Wanted: Suicide Bomber. Must Be Detail Oriented.
In light of the recent success/failure of the “Underwear Bomber,” I have just a few tips for al Qaeda. Now I’m not going to give away all our national secrets like our illustrious media did in the weeks and months following 9/11, when they broadcasted just how vulnerable places like Hoover Dam and countless nuclear plants across our great land were. I just have some common sense stuff.
First. Terrorists, feel free to mix in a suitcase when you travel by plane. Buy one at a fucking thrift store, it doesn’t matter. If you’re successful you’re gonna blow the shit out of it anyway. Hell you can even fill it with clothes from the thrift store. Pack it full of dolls, or copies of Loni Anderson’s autobiography, My Life In High Heels, who gives a shit? Just don’t go to the airport without a suitcase because, believe it or not, that is one of the things that security has been trained to look out for.
Second, when confirming your flight in the days prior to your plot’s zero hour, use the words that we westerners use to describe letters to the airline operator when spelling your name or repeating your confirmation number. For example, instead of saying, “D as in Die infidel!” may I suggest, “D like duck.” Or “U as in umbrella” instead of “U for Uranium enrichment program.” Also, if your name sounds even slightly Middle Eastern, your confirmation number will contain the number ‘9.’ This is meant to trip you up. You must refrain from saying ‘niner,’ as that will tip off the operator that you have attended flight class at one time.

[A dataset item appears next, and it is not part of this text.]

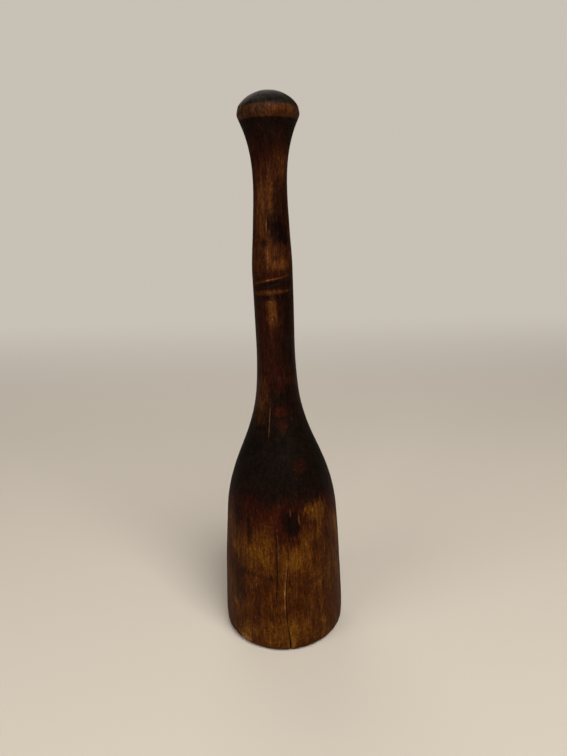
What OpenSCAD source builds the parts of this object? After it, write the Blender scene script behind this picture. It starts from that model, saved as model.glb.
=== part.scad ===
// Wooden pestle, turned from one billet: striking face, head, shoulder, handle and knob are one piece.
// Millimetres. +Z runs up the head's axis, and the origin is the middle of the flat striking face.
// The front, where the drying check shows, faces -Y.
// The outline is set out as a turner does it: a diameter and a taper at each gauge mark, and the
// length from each mark to the next. Smooth curves join the marks.

/* [Head] */
// Radius of the worn edge round the striking face
edge_round = 5; // [2:0.5:10]
// Diameter just above the worn edge
foot_d = 85.2; // [74:0.2:110]
// Length from the worn edge up to the belly
foot_len = 7; // [4:0.5:15]
// Diameter of the belly, the widest ring of the head
belly_d = 85.8; // [74:0.2:110]
// Taper of the side just above the belly, in degrees
belly_taper = 1.7; // [0:0.1:5]
// Length of the side, from the belly to the brow
side_len = 78; // [50:1:110]
// Diameter of the brow, where the head turns in to the shoulder
brow_d = 77.7; // [64:0.1:100]
// Taper at the brow, in degrees
brow_taper = 4.3; // [1:0.1:10]

/* [Shoulder] */
// Length from the brow down the slope to its steepest ring
slope_len = 47; // [34:1:70]
// Diameter at the steepest ring
slope_d = 52.3; // [40:0.1:70]
// Taper at the steepest ring, in degrees
slope_taper = 23.9; // [15:0.1:32]
// Length from the steepest ring to the root of the handle
root_len = 43; // [32:1:60]
// Diameter at the root of the handle
root_d = 28.3; // [24:0.1:36]
// Taper at the root, in degrees
root_taper = 5.4; // [2:0.1:9]

/* [Handle] */
// Length from the root to the slim lower grip
waist_len = 31; // [20:1:50]
// Diameter of the lower grip
waist_d = 25.7; // [20:0.1:32]
// Length from the lower grip to the swelling left by an old growth ring
swell_len = 44; // [30:1:70]
// Diameter of the swelling
swell_d = 26.2; // [20:0.1:34]
// Length from the swelling to the upper grip
grip_len = 27; // [18:1:40]
// Diameter of the upper grip
grip_d = 23.5; // [18:0.1:30]
// Taper of the upper grip, in degrees
grip_taper = 2.9; // [0:0.1:6]
// Length from the upper grip to the neck
neck_len = 24; // [16:1:40]
// Diameter of the neck, the thinnest place
neck_d = 21.3; // [16:0.1:28]

/* [Knob] */
// Length from the neck to the lower edge of the worn band round the knob
flare_len = 37.2; // [26:0.2:50]
// Diameter at the lower edge of the band
flare_d = 35.5; // [30:0.1:46]
// Flare just below the band, in degrees
flare_taper = 25; // [15:0.5:35]
// Height of the band
band_h = 6.8; // [4:0.2:12]
// Diameter of the knob at the middle of the band
knob_d = 37.8; // [32:0.1:50]
// Diameter at the band's upper edge, where the dome starts
rim_d = 36.6; // [30:0.1:48]
// Height of the dome above the band
dome_h = 10; // [5:0.5:18]
// Fullness of the dome: 2 is a half ellipse, and less leaves a crisper rim
dome_fullness = 1.4; // [1.1:0.1:2]

/* [Bend of the handle] */
// How far the upper handle and the knob stand off the head's axis, towards -X
crook = 2.2; // [0:0.1:8]
// How the bend gathers: 1 is an even lean, and more keeps it nearer the swelling
crook_ease = 1.4; // [1:0.1:2.5]

/* [Drying check] */
// Width of the check at the striking face
check_w = 1.3; // [0.3:0.1:3]
// Depth of the check at the striking face
check_depth = 9; // [1:0.5:16]
// Height at which the check closes
check_len = 88; // [30:1:140]
// Middle of the check's path, in degrees round from the front towards +X
check_side = 3.7; // [-40:0.1:40]
// How far its path wanders to each side, in degrees
check_sway = 1.8; // [0:0.1:4]
// Height of one full wander
check_wave = 80; // [40:1:160]

/* [Fineness] */
// Facets round the pestle
facets = 64; // [40:4:72]

/* [Hidden] */
wood = [0.36, 0.2, 0.085];
front = -90;

// Heights of the gauge marks, each from the one below.
foot_z = edge_round;
belly_z = foot_z + foot_len;
brow_z = belly_z + side_len;
slope_z = brow_z + slope_len;
root_z = slope_z + root_len;
waist_z = root_z + waist_len;
swell_z = waist_z + swell_len;
grip_z = swell_z + grip_len;
neck_z = grip_z + neck_len;
flare_z = neck_z + flare_len;
band_z = flare_z + band_h / 2;
rim_z = flare_z + band_h;
top_z = rim_z + dome_h;

// One gauge mark: height, radius, slope of the side, and the rings in the stretch above it.
marks = [
    [foot_z, foot_d / 2, tan(belly_taper), 2],
    [belly_z, belly_d / 2, -tan(belly_taper), 9],
    [brow_z, brow_d / 2, -tan(brow_taper), 9],
    [slope_z, slope_d / 2, -tan(slope_taper), 9],
    [root_z, root_d / 2, -tan(root_taper), 4],
    [waist_z, waist_d / 2, 0, 6],
    [swell_z, swell_d / 2, 0, 4],
    [grip_z, grip_d / 2, -tan(grip_taper), 4],
    [neck_z, neck_d / 2, 0, 10],
    [flare_z, flare_d / 2, tan(flare_taper), 0]
];
band = [
    [flare_z, flare_d / 2, (knob_d - flare_d) / band_h, 3],
    [band_z, knob_d / 2, 0, 3],
    [rim_z, rim_d / 2, (rim_d - knob_d) / band_h, 0]
];
edge_rings = 5;
dome_rings = 8;

// The smooth curve from mark a to mark b, at the share t of the way up.
function between(a, b, t) = let (h = b[0] - a[0])
    [a[0] + h * t,
     a[1] * (2 * pow(t, 3) - 3 * pow(t, 2) + 1) + a[2] * h * (pow(t, 3) - 2 * pow(t, 2) + t)
     + b[1] * (3 * pow(t, 2) - 2 * pow(t, 3)) + b[2] * h * (pow(t, 3) - pow(t, 2))];

function joined(list) = [
    for (i = [0 : len(list) - 2], k = [0 : list[i][3] - 1]) between(list[i], list[i + 1], k / list[i][3])
];

// The whole outline from the striking face to the last ring below the top, as [height, radius].
worn_edge = [
    for (k = [0 : edge_rings - 1]) let (a = 90 * k / edge_rings)
        [edge_round * (1 - cos(a)), foot_d / 2 - edge_round * (1 - sin(a))]
];
dome = [
    for (k = [0 : dome_rings - 1]) let (a = 90 * k / dome_rings)
        [rim_z + dome_h * pow(sin(a), 2 / dome_fullness), rim_d / 2 * cos(a)]
];
outline = concat(worn_edge, joined(marks), joined(band), dome);

// The handle leans off the axis from the brow up, and straightens at the swelling.
function lean(z) = -crook * pow(max(0, min(1, (z - brow_z) / (swell_z - brow_z))), crook_ease);

function ring(z, r) = [
    for (k = [0 : facets - 1]) let (a = front + 360 * k / facets)
        [lean(z) + r * cos(a), r * sin(a), z]
];

// The turned billet: a ring of points at each step of the outline, skinned from face to crown.
module billet() {
    rings = len(outline);
    face_mid = rings * facets;
    top_mid = face_mid + 1;
    last = face_mid - facets;
    points = [for (step = outline) each ring(step[0], step[1])];
    side = [
        for (j = [0 : rings - 2], k = [0 : facets - 1])
            let (a = j * facets + k, b = j * facets + (k + 1) % facets)
                each [[a, a + facets, b + facets], [a, b + facets, b]]
    ];
    striking_face = [for (k = [0 : facets - 1]) [face_mid, k, (k + 1) % facets]];
    crown = [for (k = [0 : facets - 1]) [top_mid, last + (k + 1) % facets, last + k]];
    polyhedron(
        points = concat(points, [[0, 0, 0], [lean(top_z), 0, top_z]]),
        faces = concat(side, striking_face, crown)
    );
}

// The drying check: a wedge that is widest and deepest at the striking face and closes with height.
// It stands past the wood at the front and under the face, so that it cuts right through both.
check_steps = 16;
past = 2;
hair = 0.02;

// A slice of the wedge at height z: its root inside the wood, then its two lips outside.
function check_slice(z) = let (
        open = max(0, 1 - z / check_len),
        r = lookup(max(z, edge_round), outline),
        lips = r + past,
        a = front + check_side + check_sway * cos(360 * z / check_wave),
        out = [cos(a), sin(a)],
        across = [-sin(a), cos(a)] * (check_w * open + hair) / 2 * lips / r)
    [for (p = [out * (r - check_depth * open - hair), out * lips + across, out * lips - across])
        [lean(z) + p[0], p[1], z]];

module drying_check() {
    slices = [for (k = [0 : check_steps]) check_slice(-past + (check_len + past) * k / check_steps)];
    corners = len(slices[0]);
    last = corners * (len(slices) - 1);
    side = [
        for (k = [0 : len(slices) - 2], i = [0 : corners - 1])
            let (a = corners * k + i, b = corners * k + (i + 1) % corners)
                each [[a, a + corners, b + corners], [a, b + corners, b]]
    ];
    polyhedron(
        points = [for (slice = slices) each slice],
        faces = concat(side, [[0, 1, 2], [last + 2, last + 1, last]])
    );
}

module pestle() {
    color(wood)
        difference() {
            billet();
            drying_check();
        }
}

pestle();
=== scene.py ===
"""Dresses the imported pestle: one turned billet of old wood, with its checks, knots, wear and finish.

Heights are measured up from the striking face. Turns are degrees round the pestle from the front, which
faces -Y, towards +X. The wood is turned and marked straight first, and then takes the bend of the handle.
"""

import math
from typing import NamedTuple

import bpy
import numpy as np
from mathutils import Matrix, Vector, noise


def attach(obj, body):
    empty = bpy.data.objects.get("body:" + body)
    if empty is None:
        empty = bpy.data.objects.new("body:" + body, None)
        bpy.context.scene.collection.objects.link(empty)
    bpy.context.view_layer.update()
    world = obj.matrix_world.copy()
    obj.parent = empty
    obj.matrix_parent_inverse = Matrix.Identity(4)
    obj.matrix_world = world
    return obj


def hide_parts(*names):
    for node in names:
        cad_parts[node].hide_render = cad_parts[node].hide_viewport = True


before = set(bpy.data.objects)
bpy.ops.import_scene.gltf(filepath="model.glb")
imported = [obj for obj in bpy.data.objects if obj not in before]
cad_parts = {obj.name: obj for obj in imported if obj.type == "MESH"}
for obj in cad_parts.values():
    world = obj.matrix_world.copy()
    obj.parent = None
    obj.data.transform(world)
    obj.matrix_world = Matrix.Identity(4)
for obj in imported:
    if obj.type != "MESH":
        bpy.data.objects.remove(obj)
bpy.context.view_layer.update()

bl_info = {
    "name": "Turned pestle",
    "version": (1, 0, 0),
    "blender": (4, 5, 0),
    "location": "View3D > Sidebar > Pestle",
    "description": "Turns, marks and finishes a one-piece wooden pestle",
    "category": "Mesh",
}

MM = 0.001
BODY = "root"
NODE = "pestle"


def length(name, millimetres, description):
    """A size that is given in millimetres and kept in metres."""
    size = millimetres * MM
    return bpy.props.FloatProperty(
        name=name, description=description, default=size, min=0.0, subtype="DISTANCE", unit="LENGTH"
    )


def angle(name, degrees, description):
    """An angle that is given in degrees."""
    return bpy.props.FloatProperty(
        name=name, description=description, default=math.radians(degrees), subtype="ANGLE", unit="ROTATION"
    )


def number(name, value, description):
    """A plain number of 1 or more."""
    return bpy.props.FloatProperty(name=name, description=description, default=value, min=1.0)


def tone(name, red, green, blue, description):
    """A colour that is given as a screen shows it, from 0 to 255, and kept as light."""
    shares = [value / 255 for value in (red, green, blue)]
    light = [s / 12.92 if s < 0.04045 else ((s + 0.055) / 1.055) ** 2.4 for s in shares]
    return bpy.props.FloatVectorProperty(
        name=name, description=description, default=(*light, 1.0), size=4, min=0.0, max=1.0, subtype="COLOR"
    )


class PestleShape(bpy.types.PropertyGroup):
    """The turner's gauge marks, from the striking face up, and the bend of the handle."""

    edge_round: length("Edge round", 5, "Radius of the worn edge round the striking face")
    foot_width: length("Foot width", 85.2, "Diameter just above the worn edge")
    foot_length: length("Foot length", 7, "From the worn edge up to the belly")
    belly_width: length("Belly width", 85.8, "Diameter of the widest ring of the head")
    belly_taper: angle("Belly taper", 1.7, "Taper of the side just above the belly")
    side_length: length("Side length", 78, "From the belly to the brow")
    brow_width: length("Brow width", 77.7, "Diameter where the head turns in to the shoulder")
    brow_taper: angle("Brow taper", 4.3, "Taper at the brow")
    slope_length: length("Slope length", 47, "From the brow to the steepest ring of the shoulder")
    slope_width: length("Slope width", 52.3, "Diameter at the steepest ring")
    slope_taper: angle("Slope taper", 23.9, "Taper at the steepest ring")
    root_length: length("Root length", 43, "From the steepest ring to the root of the handle")
    root_width: length("Root width", 28.3, "Diameter at the root of the handle")
    root_taper: angle("Root taper", 5.4, "Taper at the root of the handle")
    waist_length: length("Waist length", 31, "From the root to the lower grip")
    waist_width: length("Waist width", 25.7, "Diameter of the lower grip")
    swell_length: length("Swell length", 44, "From the lower grip to the swelling")
    swell_width: length("Swell width", 26.2, "Diameter of the swelling left by a ring of old twigs")
    grip_length: length("Grip length", 27, "From the swelling to the upper grip")
    grip_width: length("Grip width", 23.5, "Diameter of the upper grip")
    grip_taper: angle("Grip taper", 2.9, "Taper of the upper grip")
    neck_length: length("Neck length", 24, "From the upper grip to the neck")
    neck_width: length("Neck width", 21.3, "Diameter of the thinnest place")
    flare_length: length("Flare length", 37.2, "From the neck to the worn band round the knob")
    flare_width: length("Flare width", 35.5, "Diameter at the lower edge of the band")
    flare_taper: angle("Flare taper", 25, "Flare just below the band")
    band_height: length("Band height", 6.8, "Height of the worn band")
    knob_width: length("Knob width", 37.8, "Diameter at the middle of the band")
    rim_width: length("Rim width", 36.6, "Diameter at the upper edge of the band")
    dome_height: length("Dome height", 10, "Height of the dome above the band")
    dome_fullness: number("Dome fullness", 1.4, "2 is a half ellipse, and less leaves a crisper rim")
    crook: length("Crook", 2.2, "How far the upper handle stands off the axis of the head, towards -X")
    crook_ease: number("Crook ease", 1.4, "1 is an even lean, and more keeps it near the swelling")
    ring_step: length("Ring step", 1.12, "Spacing of the rings of the mesh")
    fine_step: length("Fine step", 0.6, "Spacing of the rings where the wood has small relief")
    turns: bpy.props.IntProperty(
        name="Turns", description="Faces round the pestle", default=240, min=48, max=256
    )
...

Lastly, when interviewing to be an al Qaeda operative, remember that you are interviewing them as well. Make sure they are a good fit for you too; don’t just accept everything they throw at you. For instance, if the interviewer asks if you would have a problem sewing an explosive device into your underwear, take a minute, let your initial enthusiasm at the prospect of killing Americans dissipate, and realize that maybe this new organization you are so eager to join may not be as concerned with your upward mobility as you first thought. At least demand a First Class seat.
COMING SOON: My tips for the US Intelligence community on stopping the ‘NEW’ detail oriented suicide bomber. Again, just some common sense stuff.

December 28th, 2009 at 8:42 pm
Look forward to the U.S. Intelligence Community tips. God knows they need the help!